_Set exercise:_
Identify each line containing the word "from" and copy it.

/---

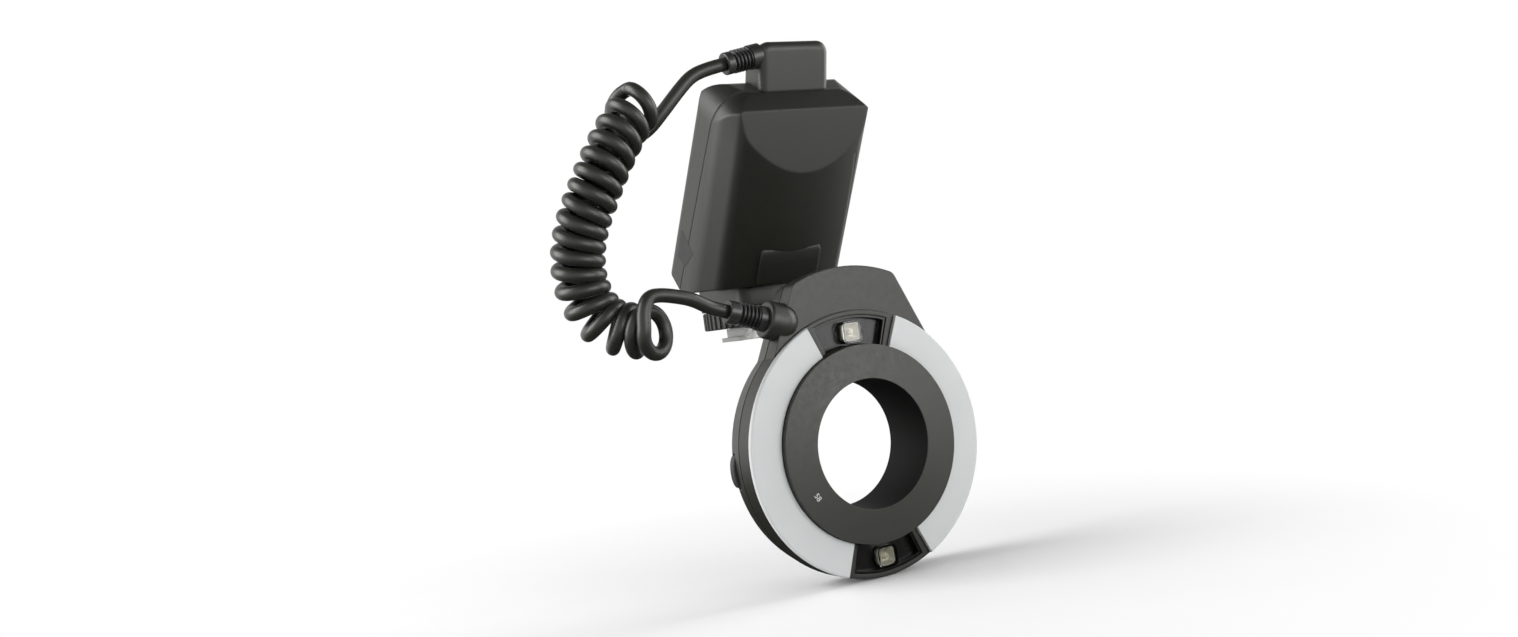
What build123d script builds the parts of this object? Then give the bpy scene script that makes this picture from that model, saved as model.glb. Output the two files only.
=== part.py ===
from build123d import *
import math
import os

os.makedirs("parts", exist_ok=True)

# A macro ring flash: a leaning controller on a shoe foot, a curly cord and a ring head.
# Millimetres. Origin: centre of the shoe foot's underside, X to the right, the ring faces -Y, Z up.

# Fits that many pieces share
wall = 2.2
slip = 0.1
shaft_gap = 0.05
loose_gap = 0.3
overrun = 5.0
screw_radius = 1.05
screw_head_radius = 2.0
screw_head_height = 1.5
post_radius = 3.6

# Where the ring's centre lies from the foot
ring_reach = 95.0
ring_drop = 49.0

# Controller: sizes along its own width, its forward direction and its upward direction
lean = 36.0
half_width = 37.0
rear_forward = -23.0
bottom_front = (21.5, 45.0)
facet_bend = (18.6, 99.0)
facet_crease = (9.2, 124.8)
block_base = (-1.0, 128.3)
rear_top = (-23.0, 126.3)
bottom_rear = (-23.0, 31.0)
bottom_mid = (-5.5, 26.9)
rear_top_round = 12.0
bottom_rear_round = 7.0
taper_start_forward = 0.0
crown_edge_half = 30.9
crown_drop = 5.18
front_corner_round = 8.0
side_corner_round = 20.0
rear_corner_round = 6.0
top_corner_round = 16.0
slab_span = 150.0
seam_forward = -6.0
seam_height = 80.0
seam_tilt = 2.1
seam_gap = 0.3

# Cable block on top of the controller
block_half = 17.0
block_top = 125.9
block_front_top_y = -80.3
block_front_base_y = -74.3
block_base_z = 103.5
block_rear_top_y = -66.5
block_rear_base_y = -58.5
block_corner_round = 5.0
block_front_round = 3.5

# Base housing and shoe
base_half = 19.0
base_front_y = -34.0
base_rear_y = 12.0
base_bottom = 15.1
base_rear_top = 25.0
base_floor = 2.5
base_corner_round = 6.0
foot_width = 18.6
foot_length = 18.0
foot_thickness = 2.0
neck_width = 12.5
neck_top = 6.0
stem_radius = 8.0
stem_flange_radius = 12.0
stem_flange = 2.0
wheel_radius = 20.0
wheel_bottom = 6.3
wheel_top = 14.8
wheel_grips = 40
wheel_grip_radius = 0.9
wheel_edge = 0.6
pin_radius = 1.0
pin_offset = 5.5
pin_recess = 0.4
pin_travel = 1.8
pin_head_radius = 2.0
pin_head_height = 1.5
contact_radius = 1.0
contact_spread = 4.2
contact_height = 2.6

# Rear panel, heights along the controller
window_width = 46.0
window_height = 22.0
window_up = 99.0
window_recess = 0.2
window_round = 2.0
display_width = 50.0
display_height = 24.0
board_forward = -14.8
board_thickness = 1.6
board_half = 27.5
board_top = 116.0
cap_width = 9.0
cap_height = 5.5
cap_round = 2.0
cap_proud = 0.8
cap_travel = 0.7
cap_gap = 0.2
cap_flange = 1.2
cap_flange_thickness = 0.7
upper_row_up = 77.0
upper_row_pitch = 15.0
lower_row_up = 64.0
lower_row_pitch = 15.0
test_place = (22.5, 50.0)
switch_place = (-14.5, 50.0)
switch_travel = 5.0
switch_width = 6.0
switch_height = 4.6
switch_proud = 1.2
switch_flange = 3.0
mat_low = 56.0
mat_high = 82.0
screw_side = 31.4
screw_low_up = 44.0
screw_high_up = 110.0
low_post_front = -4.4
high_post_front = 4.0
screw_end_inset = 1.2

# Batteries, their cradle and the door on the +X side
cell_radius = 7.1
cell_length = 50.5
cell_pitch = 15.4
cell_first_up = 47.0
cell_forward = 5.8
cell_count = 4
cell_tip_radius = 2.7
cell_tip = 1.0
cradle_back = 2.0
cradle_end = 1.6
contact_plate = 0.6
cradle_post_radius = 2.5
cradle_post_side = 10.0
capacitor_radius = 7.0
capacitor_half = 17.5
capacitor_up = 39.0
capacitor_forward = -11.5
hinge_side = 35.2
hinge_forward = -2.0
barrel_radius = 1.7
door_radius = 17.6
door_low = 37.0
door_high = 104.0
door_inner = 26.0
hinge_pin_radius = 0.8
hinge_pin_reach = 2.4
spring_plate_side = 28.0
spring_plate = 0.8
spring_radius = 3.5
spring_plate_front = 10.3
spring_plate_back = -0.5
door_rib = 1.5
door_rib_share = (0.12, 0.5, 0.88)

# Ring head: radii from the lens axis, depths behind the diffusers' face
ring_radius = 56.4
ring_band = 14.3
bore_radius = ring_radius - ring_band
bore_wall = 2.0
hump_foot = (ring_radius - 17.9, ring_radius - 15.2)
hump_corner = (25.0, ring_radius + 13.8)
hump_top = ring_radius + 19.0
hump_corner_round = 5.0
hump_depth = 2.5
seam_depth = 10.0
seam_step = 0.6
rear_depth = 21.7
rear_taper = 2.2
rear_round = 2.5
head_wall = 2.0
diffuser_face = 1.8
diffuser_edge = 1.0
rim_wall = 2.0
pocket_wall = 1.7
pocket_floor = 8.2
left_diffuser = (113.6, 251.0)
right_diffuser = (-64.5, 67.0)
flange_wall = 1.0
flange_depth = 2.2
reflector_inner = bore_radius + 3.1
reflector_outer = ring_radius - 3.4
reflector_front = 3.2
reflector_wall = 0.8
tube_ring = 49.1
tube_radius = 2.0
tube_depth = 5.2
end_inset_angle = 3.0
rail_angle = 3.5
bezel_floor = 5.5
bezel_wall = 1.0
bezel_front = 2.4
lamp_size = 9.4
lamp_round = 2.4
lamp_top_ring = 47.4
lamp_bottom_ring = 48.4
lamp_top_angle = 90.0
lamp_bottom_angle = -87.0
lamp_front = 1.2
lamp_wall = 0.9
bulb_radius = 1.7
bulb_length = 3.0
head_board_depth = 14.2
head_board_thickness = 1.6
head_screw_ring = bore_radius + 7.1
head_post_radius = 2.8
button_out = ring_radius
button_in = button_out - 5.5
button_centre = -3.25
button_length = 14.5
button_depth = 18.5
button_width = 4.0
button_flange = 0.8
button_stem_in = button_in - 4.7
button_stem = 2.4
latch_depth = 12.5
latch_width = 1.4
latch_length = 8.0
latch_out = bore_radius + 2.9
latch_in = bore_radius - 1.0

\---

_Answer in full:_
What build123d script builds the parts of this object? Then give the bpy scene script that makes this picture from that model, saved as model.glb. Output the two files only.
from build123d import *
# Where the ring's centre lies from the foot
# Ring head: radii from the lens axis, depths behind the diffusers' face